DATA
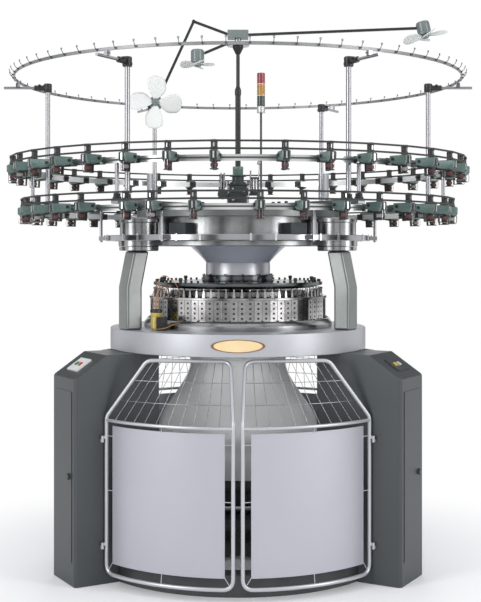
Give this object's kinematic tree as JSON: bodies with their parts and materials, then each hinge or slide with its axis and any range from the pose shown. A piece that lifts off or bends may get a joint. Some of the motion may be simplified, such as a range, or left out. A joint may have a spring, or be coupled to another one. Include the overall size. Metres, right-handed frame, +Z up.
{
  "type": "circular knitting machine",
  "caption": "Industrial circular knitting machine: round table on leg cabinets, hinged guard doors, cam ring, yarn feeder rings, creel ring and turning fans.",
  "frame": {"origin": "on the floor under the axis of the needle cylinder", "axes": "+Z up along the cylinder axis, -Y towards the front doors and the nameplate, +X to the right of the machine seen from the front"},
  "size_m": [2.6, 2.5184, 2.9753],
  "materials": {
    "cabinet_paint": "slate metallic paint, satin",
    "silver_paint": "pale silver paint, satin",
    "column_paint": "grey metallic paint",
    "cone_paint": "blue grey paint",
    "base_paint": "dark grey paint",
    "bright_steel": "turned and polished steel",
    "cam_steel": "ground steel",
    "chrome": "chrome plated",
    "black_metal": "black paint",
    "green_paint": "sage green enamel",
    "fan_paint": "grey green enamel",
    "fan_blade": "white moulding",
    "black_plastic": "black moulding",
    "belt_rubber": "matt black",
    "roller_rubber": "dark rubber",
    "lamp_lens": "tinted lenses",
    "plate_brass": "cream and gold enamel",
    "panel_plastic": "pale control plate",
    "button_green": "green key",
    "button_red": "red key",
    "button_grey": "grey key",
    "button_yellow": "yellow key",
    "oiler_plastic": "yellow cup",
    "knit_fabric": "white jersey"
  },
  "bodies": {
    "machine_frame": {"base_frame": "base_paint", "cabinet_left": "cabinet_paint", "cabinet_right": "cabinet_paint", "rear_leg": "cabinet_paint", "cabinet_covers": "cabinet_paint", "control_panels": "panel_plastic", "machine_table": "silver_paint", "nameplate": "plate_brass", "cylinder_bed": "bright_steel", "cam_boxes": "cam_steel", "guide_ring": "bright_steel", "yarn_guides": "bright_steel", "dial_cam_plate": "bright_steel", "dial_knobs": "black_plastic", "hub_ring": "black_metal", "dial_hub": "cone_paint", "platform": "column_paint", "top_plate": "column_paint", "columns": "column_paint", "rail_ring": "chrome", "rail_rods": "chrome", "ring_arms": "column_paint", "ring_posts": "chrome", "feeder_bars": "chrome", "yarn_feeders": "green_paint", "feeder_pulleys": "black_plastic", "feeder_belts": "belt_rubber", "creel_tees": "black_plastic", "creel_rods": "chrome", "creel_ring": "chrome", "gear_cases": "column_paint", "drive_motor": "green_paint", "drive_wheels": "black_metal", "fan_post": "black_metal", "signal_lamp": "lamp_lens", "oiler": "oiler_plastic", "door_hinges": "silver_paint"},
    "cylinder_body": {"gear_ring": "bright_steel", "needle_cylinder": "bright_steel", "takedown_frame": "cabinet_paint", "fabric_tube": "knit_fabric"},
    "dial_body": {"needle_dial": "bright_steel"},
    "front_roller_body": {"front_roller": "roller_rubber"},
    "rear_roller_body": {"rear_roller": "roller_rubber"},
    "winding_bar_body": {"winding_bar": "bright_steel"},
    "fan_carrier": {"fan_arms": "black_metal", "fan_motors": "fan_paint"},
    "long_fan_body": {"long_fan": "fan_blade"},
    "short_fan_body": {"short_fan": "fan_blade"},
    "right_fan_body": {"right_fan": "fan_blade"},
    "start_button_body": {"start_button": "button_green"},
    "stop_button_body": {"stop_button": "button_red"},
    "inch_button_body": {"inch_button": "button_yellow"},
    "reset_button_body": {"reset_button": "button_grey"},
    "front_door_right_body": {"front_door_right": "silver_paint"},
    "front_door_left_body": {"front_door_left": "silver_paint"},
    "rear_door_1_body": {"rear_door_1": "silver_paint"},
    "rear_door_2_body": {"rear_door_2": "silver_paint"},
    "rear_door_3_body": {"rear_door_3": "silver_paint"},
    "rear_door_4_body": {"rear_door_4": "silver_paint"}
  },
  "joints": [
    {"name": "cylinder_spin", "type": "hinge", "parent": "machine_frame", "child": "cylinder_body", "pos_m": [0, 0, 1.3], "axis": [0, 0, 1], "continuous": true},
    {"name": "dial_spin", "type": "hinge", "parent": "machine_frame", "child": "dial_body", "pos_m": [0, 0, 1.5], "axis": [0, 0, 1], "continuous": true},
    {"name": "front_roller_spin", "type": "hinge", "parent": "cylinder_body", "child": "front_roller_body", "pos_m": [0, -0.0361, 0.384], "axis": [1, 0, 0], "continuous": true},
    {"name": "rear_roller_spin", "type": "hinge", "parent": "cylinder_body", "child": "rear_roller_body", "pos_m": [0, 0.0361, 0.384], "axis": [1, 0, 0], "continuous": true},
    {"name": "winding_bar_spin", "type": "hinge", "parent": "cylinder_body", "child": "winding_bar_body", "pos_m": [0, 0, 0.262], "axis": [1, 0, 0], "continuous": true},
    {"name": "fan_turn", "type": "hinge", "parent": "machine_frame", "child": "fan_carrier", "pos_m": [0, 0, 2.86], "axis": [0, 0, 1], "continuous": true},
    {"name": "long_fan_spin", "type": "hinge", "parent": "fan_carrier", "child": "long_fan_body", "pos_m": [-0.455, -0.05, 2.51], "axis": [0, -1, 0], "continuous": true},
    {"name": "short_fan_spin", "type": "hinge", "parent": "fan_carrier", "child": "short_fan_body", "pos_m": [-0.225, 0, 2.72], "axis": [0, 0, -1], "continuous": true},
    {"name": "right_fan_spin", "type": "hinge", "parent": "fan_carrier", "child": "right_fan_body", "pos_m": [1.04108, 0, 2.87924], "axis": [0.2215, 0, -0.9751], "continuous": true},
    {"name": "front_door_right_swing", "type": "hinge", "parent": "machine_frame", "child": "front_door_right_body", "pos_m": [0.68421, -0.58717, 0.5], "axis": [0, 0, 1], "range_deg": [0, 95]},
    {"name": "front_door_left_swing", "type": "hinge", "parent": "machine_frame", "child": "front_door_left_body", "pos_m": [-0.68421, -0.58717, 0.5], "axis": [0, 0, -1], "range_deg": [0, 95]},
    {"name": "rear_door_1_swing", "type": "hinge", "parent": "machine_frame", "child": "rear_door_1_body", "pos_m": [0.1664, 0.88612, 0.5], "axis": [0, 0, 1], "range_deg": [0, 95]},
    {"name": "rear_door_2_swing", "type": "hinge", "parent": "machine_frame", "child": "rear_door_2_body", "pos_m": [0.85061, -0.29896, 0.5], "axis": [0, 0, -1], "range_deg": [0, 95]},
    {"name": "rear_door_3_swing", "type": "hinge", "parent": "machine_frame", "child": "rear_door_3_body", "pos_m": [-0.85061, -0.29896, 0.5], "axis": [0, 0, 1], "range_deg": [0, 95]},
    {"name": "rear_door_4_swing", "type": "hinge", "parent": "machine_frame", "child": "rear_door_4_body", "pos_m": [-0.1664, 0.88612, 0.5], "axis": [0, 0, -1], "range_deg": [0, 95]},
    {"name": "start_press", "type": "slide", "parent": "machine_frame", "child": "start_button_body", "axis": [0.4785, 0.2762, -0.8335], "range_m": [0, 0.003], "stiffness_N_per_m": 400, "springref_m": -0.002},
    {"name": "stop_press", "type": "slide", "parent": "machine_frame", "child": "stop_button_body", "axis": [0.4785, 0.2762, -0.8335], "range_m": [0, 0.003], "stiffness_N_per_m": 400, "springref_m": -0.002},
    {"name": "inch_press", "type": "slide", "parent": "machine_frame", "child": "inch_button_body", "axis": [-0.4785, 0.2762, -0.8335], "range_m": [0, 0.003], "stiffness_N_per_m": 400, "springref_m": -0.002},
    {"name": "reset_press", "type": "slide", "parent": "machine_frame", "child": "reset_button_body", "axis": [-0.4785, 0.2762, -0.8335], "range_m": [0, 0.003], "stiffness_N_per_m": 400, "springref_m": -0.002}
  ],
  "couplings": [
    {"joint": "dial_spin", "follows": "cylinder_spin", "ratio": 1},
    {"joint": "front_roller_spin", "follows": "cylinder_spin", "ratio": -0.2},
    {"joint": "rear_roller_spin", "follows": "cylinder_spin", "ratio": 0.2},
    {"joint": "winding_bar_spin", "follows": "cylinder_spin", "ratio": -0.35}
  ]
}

==

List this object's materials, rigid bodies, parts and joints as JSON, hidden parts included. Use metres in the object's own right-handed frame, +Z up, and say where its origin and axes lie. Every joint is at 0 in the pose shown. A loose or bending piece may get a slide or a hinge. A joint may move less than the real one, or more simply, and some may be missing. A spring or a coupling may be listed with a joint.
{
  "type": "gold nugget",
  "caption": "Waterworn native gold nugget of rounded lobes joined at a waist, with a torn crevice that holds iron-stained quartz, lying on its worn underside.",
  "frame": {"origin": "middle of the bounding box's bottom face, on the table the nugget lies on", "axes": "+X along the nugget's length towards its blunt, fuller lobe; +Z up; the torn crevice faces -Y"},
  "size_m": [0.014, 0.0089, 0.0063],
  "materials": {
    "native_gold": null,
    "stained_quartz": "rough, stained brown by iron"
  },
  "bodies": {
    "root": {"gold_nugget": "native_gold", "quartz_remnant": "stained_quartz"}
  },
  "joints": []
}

WRITTEN PROBLEM
Which lines above contain the word "from"? Copy each of them.

TASK OUTPUT
Give this object's kinematic tree as JSON: bodies with their parts and materials, then each hinge or slide with its axis and any range from the pose shown. A piece that lifts off or bends may get a joint. Some of the motion may be simplified, such as a range, or left out. A joint may have a spring, or be coupled to another one. Include the overall size. Metres, right-handed frame, +Z up.
  "frame": {"origin": "on the floor under the axis of the needle cylinder", "axes": "+Z up along the cylinder axis, -Y towards the front doors and the nameplate, +X to the right of the machine seen from the front"},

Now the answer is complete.